(3D code data)

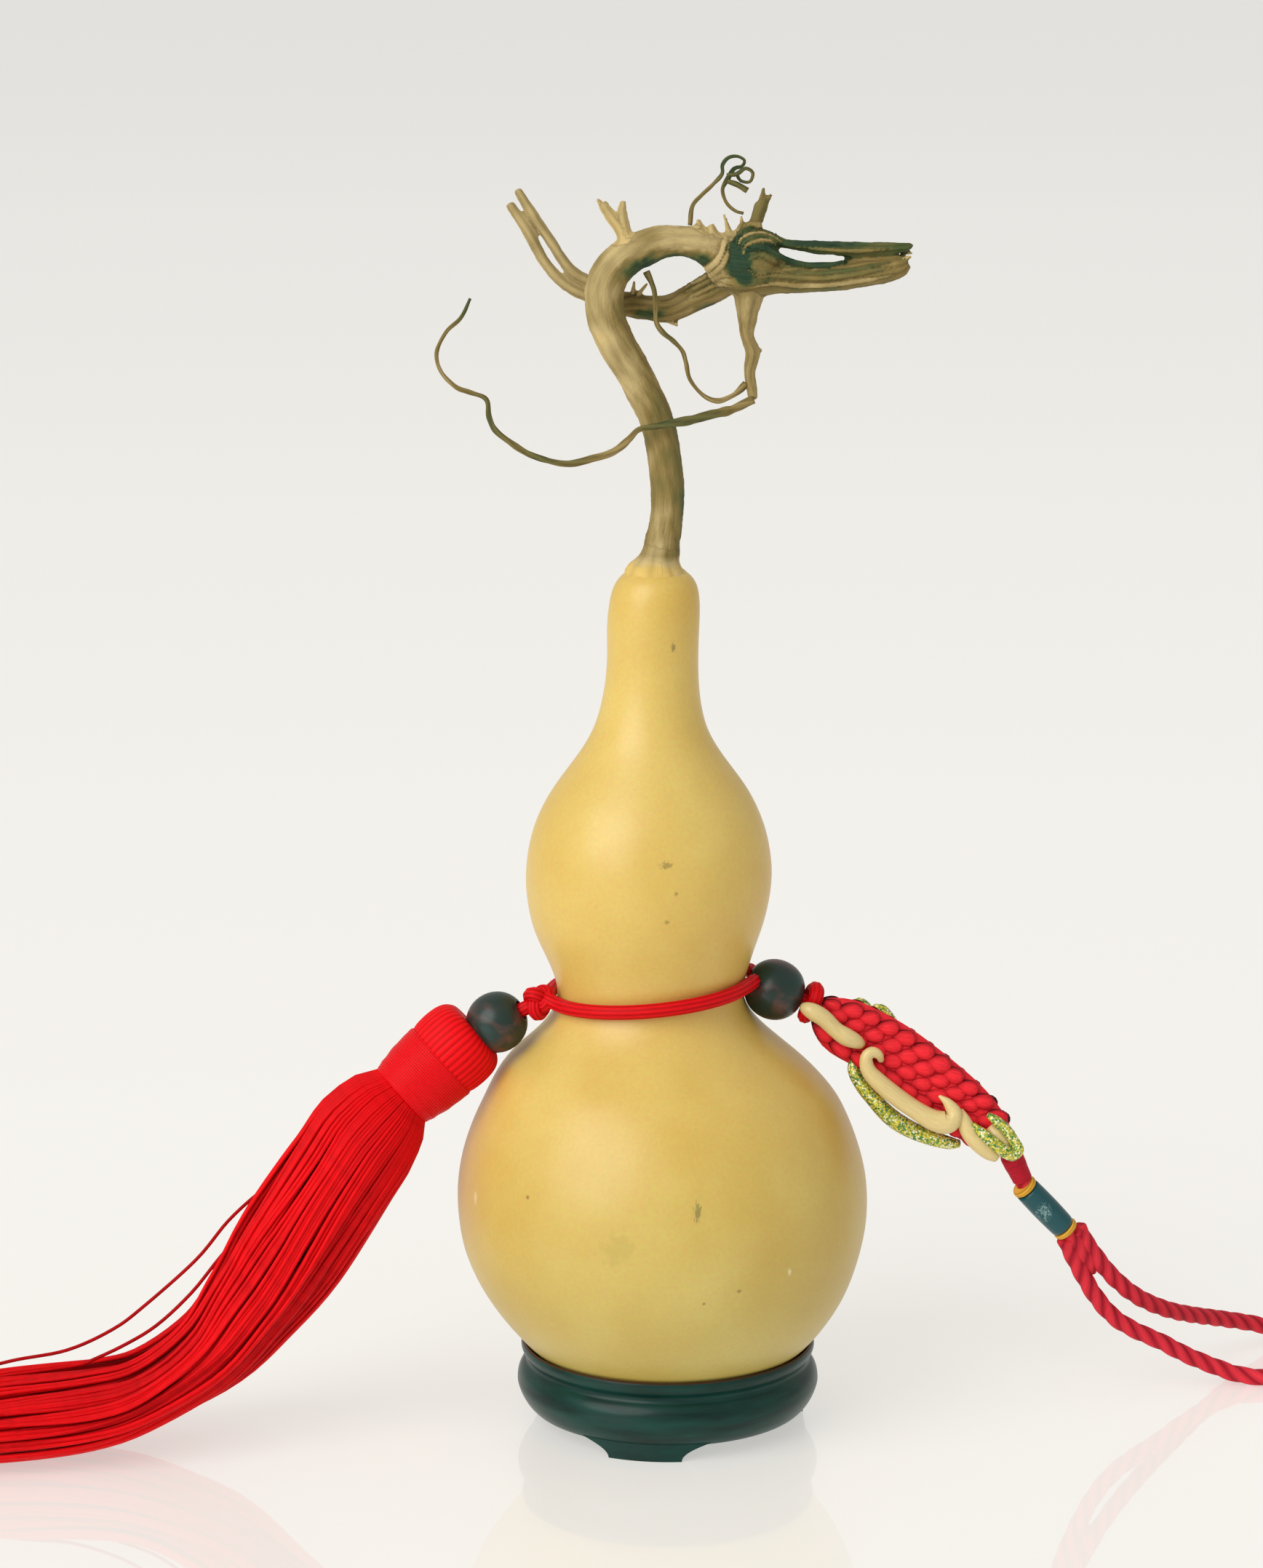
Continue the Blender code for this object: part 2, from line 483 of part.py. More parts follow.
def left_side(bead_material, cord_material, tassel_material):
    """Knot, bead and tassel on the left."""
    ball("waist_knot", WAIST_KNOT, (3.2, 3.0, 4.6), cord_material)
    line = tuple(Vector(TASSEL_TOP) - Vector(WAIST_KNOT))
    knot_reach = 3.9
    reach = Vector(line).length - 1.1
    cord("bead_cord_left", [along(WAIST_KNOT, line, knot_reach), along(LEFT_BEAD, line, 0.0),
                            along(WAIST_KNOT, line, reach)], CORD_DIAMETER, cord_material)
    bead("bead_left", LEFT_BEAD, line, bead_material)
    top = (0.0, CAP_OUTLINE[0][1])
    turned("tassel_cap", [top, *CAP_OUTLINE, (0.0, CAP_OUTLINE[-1][1])], 32, tassel_material,
           TASSEL_TOP, TASSEL_DIRECTION)
    turned("tassel_band", [(0.0, BAND_OUTLINE[0][1]), *BAND_OUTLINE, (0.0, BAND_OUTLINE[-1][1])], 32,
           tassel_material, TASSEL_TOP, TASSEL_DIRECTION)
    limb("tassel_skirt", SKIRT, 8.0, 24, tassel_material)


def right_side(materials):
    """Bead, button knot, woven charm, its binding and the hanging loop on the right."""
    red, crimson, ivory, gold, yellow, teal, bead_material = materials
    knot_at = 8.95
    knot_half = 1.5
    cord("bead_cord_right", [along(RIGHT_BEAD, RIGHT_BORE, -5.8), RIGHT_BEAD,
                             along(RIGHT_BEAD, RIGHT_BORE, knot_at - knot_half - GAP)], CORD_DIAMETER, red)
    bead("bead_right", RIGHT_BEAD, RIGHT_BORE, bead_material)
    button = [(0.0, -knot_half), (2.6, -knot_half), (3.7, -0.6), (3.7, 0.6), (2.6, knot_half), (0.0, knot_half)]
    turned("button_knot", button, 20, red, along(RIGHT_BEAD, RIGHT_BORE, knot_at), RIGHT_BORE)
    limb("woven_panel", PANEL, 4.0, 16, crimson)
    cord("ivory_cord_short", IVORY_SHORT, IVORY_DIAMETER, ivory)
    cord("ivory_cord_long", IVORY_LONG, IVORY_DIAMETER, ivory, spacing=2.4)
    cord("ivory_cord_end", IVORY_END, IVORY_DIAMETER, ivory)
    cord("gold_cord_side", GOLD_SIDE, GOLD_DIAMETER, gold)
    cord("gold_cord_top", GOLD_TOP, GOLD_DIAMETER, gold)
    cord("gold_cord_end", GOLD_END, GOLD_DIAMETER, gold, spacing=2.6)
    bound_end(crimson, yellow, teal)
    cord("hanging_loop", LOOP, ROPE_DIAMETER, crimson, spacing=8.0)


def bound_end(crimson, yellow, teal):
    """The core cord and what is bound round it: whipping, ring, sleeve and ring."""
    first = tuple(Vector(BIND_BEND) - Vector(BIND_TOP))
    second = tuple(Vector(BIND_END) - Vector(BIND_BEND))
    bend_room = 1.0
    core = [CORE_START, BIND_TOP, along(BIND_BEND, first, -bend_room), along(BIND_BEND, second, bend_room),
            along(BIND_BEND, second, 6.0), along(BIND_END, second, 0.6)]
    cord("core_cord", core, 2 * (SLEEVE_BORE - GAP), crimson, resolution=3, spacing=2.0)
    tube("red_whipping", BIND_TOP, first, WHIPPING_LENGTH, SLEEVE_BORE, 3.1, crimson)
    tube("yellow_ring_upper", along(BIND_BEND, second, -0.5), second, RING_LENGTH, SLEEVE_BORE + 0.1,
         RING_RADIUS, yellow)
    sleeve = along(BIND_BEND, second, SLEEVE_START)
    tube("teal_sleeve", sleeve, second, SLEEVE_LENGTH, SLEEVE_BORE, SLEEVE_RADIUS, teal)
    tube("yellow_ring_lower", along(sleeve, second, SLEEVE_LENGTH + GAP), second, RING_LENGTH,
         SLEEVE_BORE, RING_RADIUS, yellow)


def build():
    """Make every piece."""
    clear_scene()
    shell = principled("dried_gourd_shell", "DDBE72", 0.42)
    bark = principled("dried_vine", "8C7A4C", 0.75)
    lacquer = principled("green_black_lacquer", "12332D", 0.25)
    red = principled("red_rayon_cord", "D81A1E", 0.5)
    tassel = principled("red_rayon_thread", "E0121A", 0.45)
    crimson = principled("crimson_braid", "B0202E", 0.55)
    ivory = principled("ivory_satin_cord", "E6D49C", 0.4)
    gold = principled("gold_green_metallic_cord", "B9A83C", 0.35, 0.6)
    yellow = principled("yellow_thread", "D9A030", 0.5)
    teal = principled("teal_sleeve_film", "1F6468", 0.35)
    beads = principled("dark_bead", "26362E", 0.3)
    gourd(shell)
    vine(bark)
    limb("tendril_long", LONG_TENDRIL, 3.0, 8, bark)
    limb("tendril_inner", INNER_TENDRIL, 2.2, 6, bark)
    limb("tendril_curled", CURLED_TENDRIL, 1.6, 6, bark)
    stand(lacquer)
    waist_cord(red)
    left_side(beads, red, tassel)
    right_side((red, crimson, ivory, gold, yellow, teal, beads))


build()
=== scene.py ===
import math
import random

import bpy
from mathutils import Matrix, Vector, bvhtree, kdtree, noise


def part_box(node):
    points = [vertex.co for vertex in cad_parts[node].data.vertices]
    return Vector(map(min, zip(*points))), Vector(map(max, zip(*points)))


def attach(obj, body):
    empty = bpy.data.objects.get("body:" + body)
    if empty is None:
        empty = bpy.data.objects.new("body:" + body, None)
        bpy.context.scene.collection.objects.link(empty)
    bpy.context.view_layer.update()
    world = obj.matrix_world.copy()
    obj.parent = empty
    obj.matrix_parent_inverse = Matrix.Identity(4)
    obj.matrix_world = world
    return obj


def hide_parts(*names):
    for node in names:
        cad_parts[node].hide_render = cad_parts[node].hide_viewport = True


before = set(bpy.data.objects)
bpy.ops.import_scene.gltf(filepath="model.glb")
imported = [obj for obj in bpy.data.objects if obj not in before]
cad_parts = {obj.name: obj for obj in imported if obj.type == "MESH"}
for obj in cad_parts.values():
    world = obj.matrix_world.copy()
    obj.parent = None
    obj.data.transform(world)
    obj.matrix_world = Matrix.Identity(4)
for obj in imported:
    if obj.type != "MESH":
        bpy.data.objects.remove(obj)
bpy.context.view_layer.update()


# ---------------------------------------------------------------- camera
# A long lens a little under a metre away, looking slightly down at the gourd.
# Colours are shown as they are, with no film curve.
MM = 0.001                     # every size below is in millimetres
lens_view = bpy.data.cameras.new("camera")
lens_view.lens = 99.2
lens_view.sensor_width = 36.0
camera = bpy.data.objects.new("camera", lens_view)
camera.location = (-0.010, -0.971, 0.344)
camera.rotation_euler = (math.radians(78.8), 0.0, 0.0)
bpy.context.scene.collection.objects.link(camera)
bpy.context.scene.camera = camera
bpy.context.scene.view_settings.view_transform = "Standard"


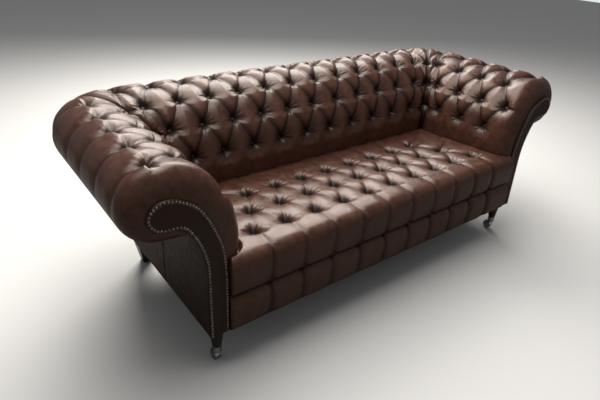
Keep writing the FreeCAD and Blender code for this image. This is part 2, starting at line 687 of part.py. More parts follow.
# Plan angles of the buttons where the back turns the corner; the rest face forwards
back_turns = {11: 70, 12: top_turn}
back_right = []
back_middle = []
for section_index, (place, pulled) in enumerate(back_sections[:-2]):
    for row, share in enumerate(pulled):
        if share == 1:
            solid = row_button(place, row, back_turns.get(section_index, 90))
            (back_right if section_index else back_middle).append(solid)
shaped("back_buttons", Part.makeCompound(back_middle + back_right + [mirrored(b) for b in back_right]))

arm_buttons = []
for section_index, (place, pulled, amount) in enumerate(arm_sections[:-2]):
    for row, share in enumerate(pulled):
        if share == 1 and section_index < 12:
            arm_buttons.append(row_button(place, row, 0))
arm_buttons.append(row_button(arm_sections[12][0], 2, 30, small=True))
arm_buttons.append(row_button(arm_sections[13][0], 3, first_turn, val("tight_lift")))
pair("arm_buttons", Part.makeCompound(arm_buttons))

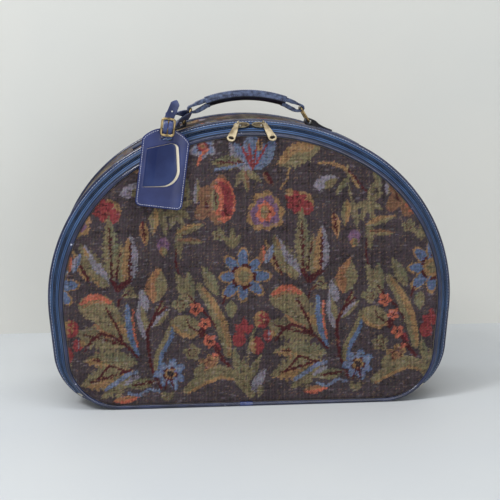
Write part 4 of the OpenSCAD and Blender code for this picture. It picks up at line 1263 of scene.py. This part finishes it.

SET TASK: Copy out precisely the lines that begin at the line containing "3.0, 8, bark)" and end at the line containing "obj.matrix_world = world", including both; write nothing else.

CORRECT OUTPUT:
    limb("tendril_long", LONG_TENDRIL, 3.0, 8, bark)
    limb("tendril_inner", INNER_TENDRIL, 2.2, 6, bark)
    limb("tendril_curled", CURLED_TENDRIL, 1.6, 6, bark)
    stand(lacquer)
    waist_cord(red)
    left_side(beads, red, tassel)
    right_side((red, crimson, ivory, gold, yellow, teal, beads))


build()
=== scene.py ===
import math
import random

import bpy
from mathutils import Matrix, Vector, bvhtree, kdtree, noise


def part_box(node):
    points = [vertex.co for vertex in cad_parts[node].data.vertices]
    return Vector(map(min, zip(*points))), Vector(map(max, zip(*points)))


def attach(obj, body):
    empty = bpy.data.objects.get("body:" + body)
    if empty is None:
        empty = bpy.data.objects.new("body:" + body, None)
        bpy.context.scene.collection.objects.link(empty)
    bpy.context.view_layer.update()
    world = obj.matrix_world.copy()
    obj.parent = empty
    obj.matrix_parent_inverse = Matrix.Identity(4)
    obj.matrix_world = world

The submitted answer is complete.